I'm working with a large dataset that includes all police stops in my city since 2014. The dataset has millions of rows, but sometimes there are multiple rows for a single stop (so, if the police stopped a group of 4 people, it is included in the database as 4 separate rows even though it's all the same stop). I'm looking to create a new column in the dataset orderInStop
, which is a count of how many people were stopped in sequential order. The first person caught up in the stop would have a value of 1, the second person a value of 2, and so on.
To do so, I have used the groupby()
function to group all rows that match on time & location, which is the indication that the rows are all part of the same stop. I can manage to create a new column that includes the TOTAL count of the number of people in the stop (so, if there were 4 rows with the same time & location, all four rows have a value of 4 for the new orderInStop
variable. But I need the first row in the group to have a value of 1, the second a value of 2, the third 3, and the fourth 4.
Below is my code attempt at iterating through each group I've created to sequentially count each row within each group, but the code doesn't quite work (it populates the entire column rather than each row within the groups). Any help to tweak this code would be much appreciated!

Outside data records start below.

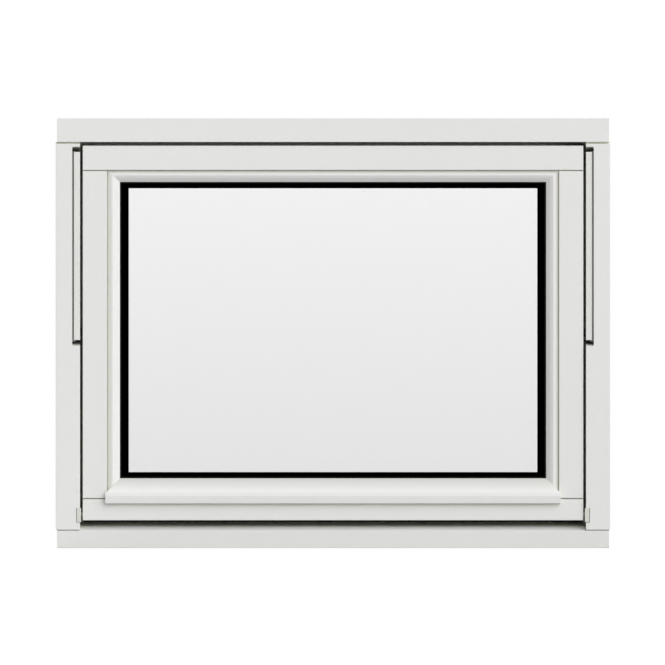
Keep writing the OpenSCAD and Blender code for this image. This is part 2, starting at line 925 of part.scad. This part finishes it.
frame_head();
frame_sill();
left_jamb();
right_jamb();
frame_weatherstrip();
sash_top_rail();
sash_bottom_rail();
left_stile();
right_stile();
top_bead();
bottom_bead();
left_bead();
right_bead();
outer_pane();
inner_pane();
glass_spacer();
outer_glazing_gasket();
inner_glazing_gasket();
left_hinge_track();
right_hinge_track();
left_hinge_arm();
right_hinge_arm();
left_hinge_link();
right_hinge_link();
left_slide_shoe();
right_slide_shoe();
left_sash_pivot();
right_sash_pivot();
left_bolt_keep();
right_bolt_keep();
left_shoot_bolt();
right_shoot_bolt();
lock_faceplate();
handle_rose();
handle_lever();
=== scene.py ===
"""Looks of the centre pivot window: camera, light, materials and the small fasteners."""

import json
import math

import bmesh
import bpy
from mathutils import Matrix, Vector

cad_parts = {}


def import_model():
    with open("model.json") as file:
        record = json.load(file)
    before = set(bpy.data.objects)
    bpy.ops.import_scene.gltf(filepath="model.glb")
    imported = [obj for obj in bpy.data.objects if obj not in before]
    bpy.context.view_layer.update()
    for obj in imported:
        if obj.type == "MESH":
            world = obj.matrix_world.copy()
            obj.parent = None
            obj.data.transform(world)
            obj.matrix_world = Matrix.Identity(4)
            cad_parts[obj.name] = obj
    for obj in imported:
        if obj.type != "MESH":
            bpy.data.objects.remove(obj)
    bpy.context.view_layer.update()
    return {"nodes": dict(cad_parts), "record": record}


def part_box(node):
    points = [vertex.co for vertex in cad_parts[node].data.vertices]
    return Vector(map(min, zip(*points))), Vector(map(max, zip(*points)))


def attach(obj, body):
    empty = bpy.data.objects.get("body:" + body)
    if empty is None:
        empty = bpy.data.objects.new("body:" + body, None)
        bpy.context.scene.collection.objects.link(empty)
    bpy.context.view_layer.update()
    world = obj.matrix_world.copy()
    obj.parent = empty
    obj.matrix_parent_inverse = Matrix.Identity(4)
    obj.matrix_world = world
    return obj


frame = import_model()
NODES = frame["nodes"]

# Millimetres to Blender's metres
MM = 0.001

# The photograph: its side in pixels, and how many millimetres of the window one pixel covers
PHOTO_PX = 665
MM_PER_PX = 1.605
# Pixel column of the window's centre line and pixel row of the sill's underside
CENTRE_COL = 333.0
SILL_ROW = 548.0
# How far in front of the window the camera stands, and how far it sees, in metres
CAMERA_AWAY = 3.0
CAMERA_REACH = 50.0

# Strengths of the even light from all round, the sun outside and the weaker one on the room side
SOFT_LIGHT = 0.46
SUN_LIGHT = 2.6
REAR_LIGHT = 2.0
# The directions from the window to the two suns, and how wide both are, in degrees
SUN_TOWARDS = (0.533, -0.683, 0.50)
REAR_TOWARDS = (-0.45, 0.75, 0.50)
SUN_WIDTH = 65
# The panes mirror darkness within this many degrees of the way straight out from the window
DARK_REACH = 20

# The floor: how far it reaches, in metres, its grey for the light that it throws back, and its
# grey and glow where it is seen
FLOOR_REACH = 12.0
FLOOR_DULL = (0.40, 0.40, 0.40, 1.0)
FLOOR_SEEN = (0.80, 0.80, 0.80, 1.0)
FLOOR_GLOW = 0.06

# The card behind the window, in metres: its distance, half its width, its lower and upper edge
CARD_AWAY = 2.0
CARD_HALF = 4.0
CARD_FOOT = -0.3
CARD_HEAD = 3.0
# The heights of the panes' bottom and top, and the card's strength at each
PANES_LOW = 121 * MM
PANES_HIGH = 578 * MM
CARD_LOW = 0.91
CARD_HIGH = 1.04

# Colours as linear light
WHITE = (1, 1, 1, 1)
PAINT = (0.745, 0.745, 0.732, 1.0)
# Painted shade on the bottom bead's slope, darkest beside the glass
GLASS_SHADE = (0.545, 0.545, 0.525, 1.0)
# Painted shade along the outer edges of the left and the top bead
SIDE_SHADE = (0.560, 0.560, 0.540, 1.0)
TOP_SHADE = (0.640, 0.640, 0.625, 1.0)
GLASS = (0.982, 0.983, 0.980, 1.0)
ARM_COAT = (0.715, 0.710, 0.685, 1.0)
KEEP_GREY = (0.640, 0.640, 0.590, 1.0)
BLACK = (0.0010, 0.0010, 0.0006, 1.0)
FOAM_BLACK = (0.010, 0.010, 0.009, 1.0)
ZINC = (0.30, 0.305, 0.31, 1.0)
# Painted shade: the sash pivots' near-black stands in for the shade in the gap beside the sash
PIVOT_SHADE_BLACK = (0.03, 0.03, 0.03, 1.0)
SATIN_ALU = (0.40, 0.40, 0.395, 1.0)
NYLON = (0.035, 0.035, 0.035, 1.0)
# Share of each colour that the painted shade keeps deep in a crevice, a warm tint standing in for
# the shade there, and how near a crevice's walls stand
CREVICE_SHADE_TINT = (1.0, 1.0, 0.88, 1.0)
CREVICE_REACH = 12 * MM
CREVICE_SAMPLES = 8

# How often a pattern repeats over a metre
MARKS_ACROSS = 900.0
MARKS_ALONG = 18.0
CLOUDS = 6.0
RUBBER_GRAIN = 700.0
METAL_GRAIN = 500.0
BRUSHED_ACROSS = 1400.0
BRUSHED_ALONG = 25.0
PEBBLES = 1100.0

# How far painted shade reaches down the bottom bead's slope from the glass, and how far painted
# shade reaches in from the outer edges of the left and the top bead
GLASS_SHADE_REACH = 20 * MM
SIDE_REACH = 5 * MM
TOP_REACH = 8 * MM
# The nose's face rounds over into the slope between these heights above its foot
ROUND_LOW = 11.4 * MM
ROUND_HIGH = 18.1 * MM
ROUND_DEPTH_MM = 2.6

# The material of each node that doesn't wear its record slot's own
OWN_LOOKS = {
    "frame_head": "paint_level", "frame_sill": "paint_level",
    "sash_top_rail": "paint_level", "sash_bottom_rail": "paint_level",
    "left_jamb": "paint_upright", "right_jamb": "paint_upright",
    "left_stile": "paint_upright", "right_stile": "paint_upright", "right_bead": "paint_upright",
    "left_bead": "paint_left_bead", "top_bead": "paint_top_bead", "bottom_bead": "paint_slope",
    # The sash pivots wear painted shade, near-black so that the gap beside the sash stays dark
    "left_sash_pivot": "pivot_painted_shade", "right_sash_pivot": "pivot_painted_shade",
}

# Sides of the small turned pieces
TURNED_STEPS = 64
# Rounded edges: how near points are joined first, the steps of a rounding, and the angle in
# degrees from which an edge is rounded
WELD_REACH = 0.01 * MM
ROUNDING_STEPS = 4
SHARP_ANGLE = 40


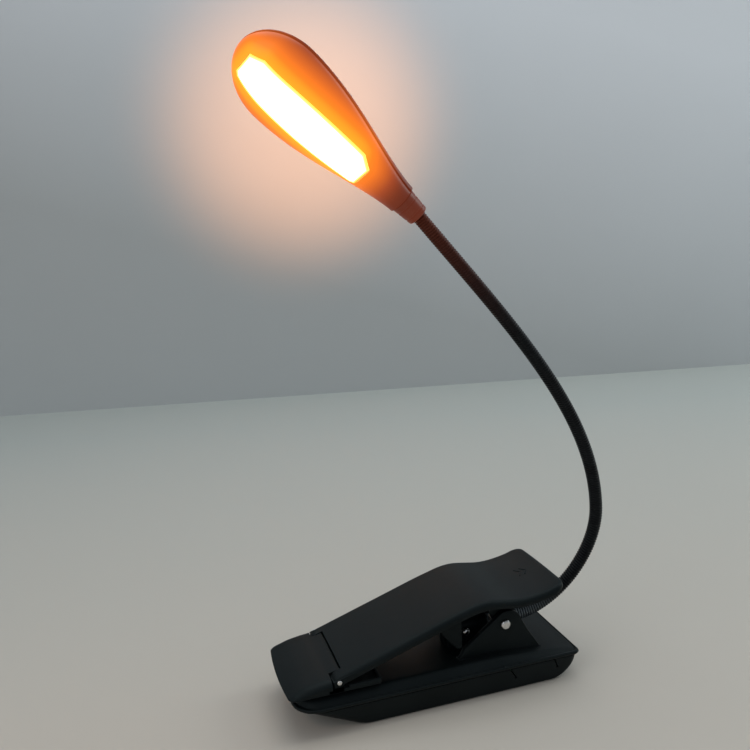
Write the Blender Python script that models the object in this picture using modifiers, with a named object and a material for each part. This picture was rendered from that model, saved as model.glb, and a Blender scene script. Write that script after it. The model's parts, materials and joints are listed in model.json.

Note: I also tried using logical operators in a for loop, to essentially ask IF the time & location column values match for the current and previous rows, but ran into too many problems with 'the truth values of a Series is ambiguous' errors, so instead I'm trying to use groupby()
.
Attempt that creates a total count rather than sequential count:
df['order2'] = df.groupby(by=["Date_Time_Occur", "Location"])['orderInStop'].transform('count')
Attempt that fails, to iterate through each row in each group:
df['order3'] = 1
grp = df.groupby(by=["Date_Time_Occur", "Location"])
for name, groups in grp:
count = 1
for row in groups:
df['order3'] = count
count = count + 1